First, I want to tell you that I've gone through and collected information from eric's on repurchased loans as I mentioned in a previous blog post. I have subsequently added all repurchased loans and their "late history" back in to all my graphs. I will be updating some wiki pages as I get time with my updated graphs. In the mean time, I wanted to share my findings of this study.
First, here's a graph showing what the percent of unpaid loans go late relative to the previous month. (Note that you can click on each graph to bring up a larger version.)
This graph shows all loans since March 2006 through March 2008. The X-axis is the age of the loans in months. The graph starts at 1 month and includes all loans 1-2 months old. The red line is an average of all new lates in a given month as a percent of all current loans in the month. As time goes on, some loans are paid in full or go late are subtracted out. Also, lates tend to accumulate so each prior month late totals are subtracted from the current month's late totals resulting in the number of "new lates".
You will notice there are a small handful of months where the datapoint is actually below zero.
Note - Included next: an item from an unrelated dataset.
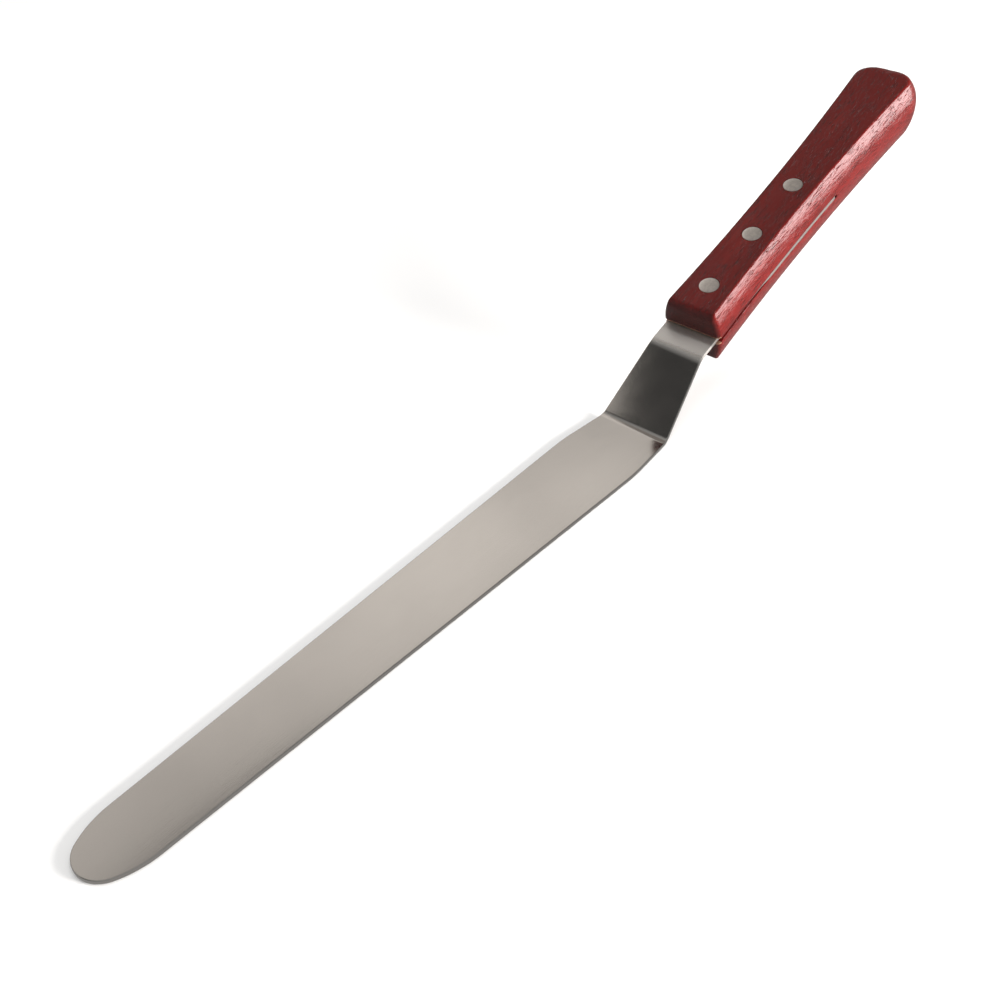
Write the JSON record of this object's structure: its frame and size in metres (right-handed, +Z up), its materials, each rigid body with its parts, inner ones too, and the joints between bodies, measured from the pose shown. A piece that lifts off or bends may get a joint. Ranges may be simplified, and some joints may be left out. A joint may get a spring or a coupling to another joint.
{
  "type": "offset spatula",
  "caption": "Offset spatula for icing: a long flexible blade with a rounded tip, cranked up to a slotted and riveted red wooden handle that clears the work.",
  "frame": {"origin": "on the table that the blade lies on, halfway between the tip and the butt, in the plane of symmetry", "axes": "+X from the round tip to the butt of the handle, +Y across the blade, +Z up, so the blade's underside is at Z = 0"},
  "size_m": [0.3596, 0.0268, 0.0718],
  "materials": {
    "stainless_sheet": "satin, finely brushed along its length",
    "dyed_wood": "open-grained, dyed dark red and varnished to a gloss",
    "rivet_metal": "satin, sanded flush with the wood"
  },
  "bodies": {
    "root": {"blade": "stainless_sheet", "handle": "dyed_wood", "front_rivet_pin": "rivet_metal", "front_rivet_sleeve": "rivet_metal", "middle_rivet_pin": "rivet_metal", "middle_rivet_sleeve": "rivet_metal", "rear_rivet_pin": "rivet_metal", "rear_rivet_sleeve": "rivet_metal"}
  },
  "joints": []
}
These are months where the total number of lates actually went down from one month to the next. It doesn't seem to happen often but it does happen once in awhile.
One thing I was curious about was whether changes to the Prosper platform, particularly changes related to lender information, made any difference in the rate at which loans went late. So I broke down the total data set into three different segments: Early loans (March 2006-February 2007), New Extended Data (March 2007-October 2007) and Lender Guidance (November 2007-March 2008). Here are those graphs:
Keep in mind that the last graph, Lender Guidance, is really too new to draw many conclusions from since there are only ~5 months of data available. Really, this is true for all the last 6-8 months of data from any of the graphs. The last data point on any of the graphs is from only one month's worth of data (the oldest month in the data set) so as those loans age and I have time to update the information, the average may change.
Ok, so those graphs are nice but how do they compare with one another? Well, here's my final graph that shows each of the "average" lines superimposed on one another with the same scale for all of them.
So, what can we learn from all this? Well, looking at the oldest set of loans, it appears that over time, even considering the fact that the number of current loans is going down, the rate at which they go delinquent seems to go down as well. The peak rate of going late seems to happen in the first 6 months of the loans age. Some loans still go late over time but not at the same rates seen in the first 6-12 months.
The earliest loans seemed to go bad at a much higher rate out of the gate but as more information became available to lenders the rate went down initially. However after a certain period of time, it appears that all loans start to behave in a similar fashion. Two different things could be at work here: Prosper could be doing a better job of weeding out ID theft and other fraudsters and/or lenders may have enough new information in order to weed out the borrowers who will default right out of the gate.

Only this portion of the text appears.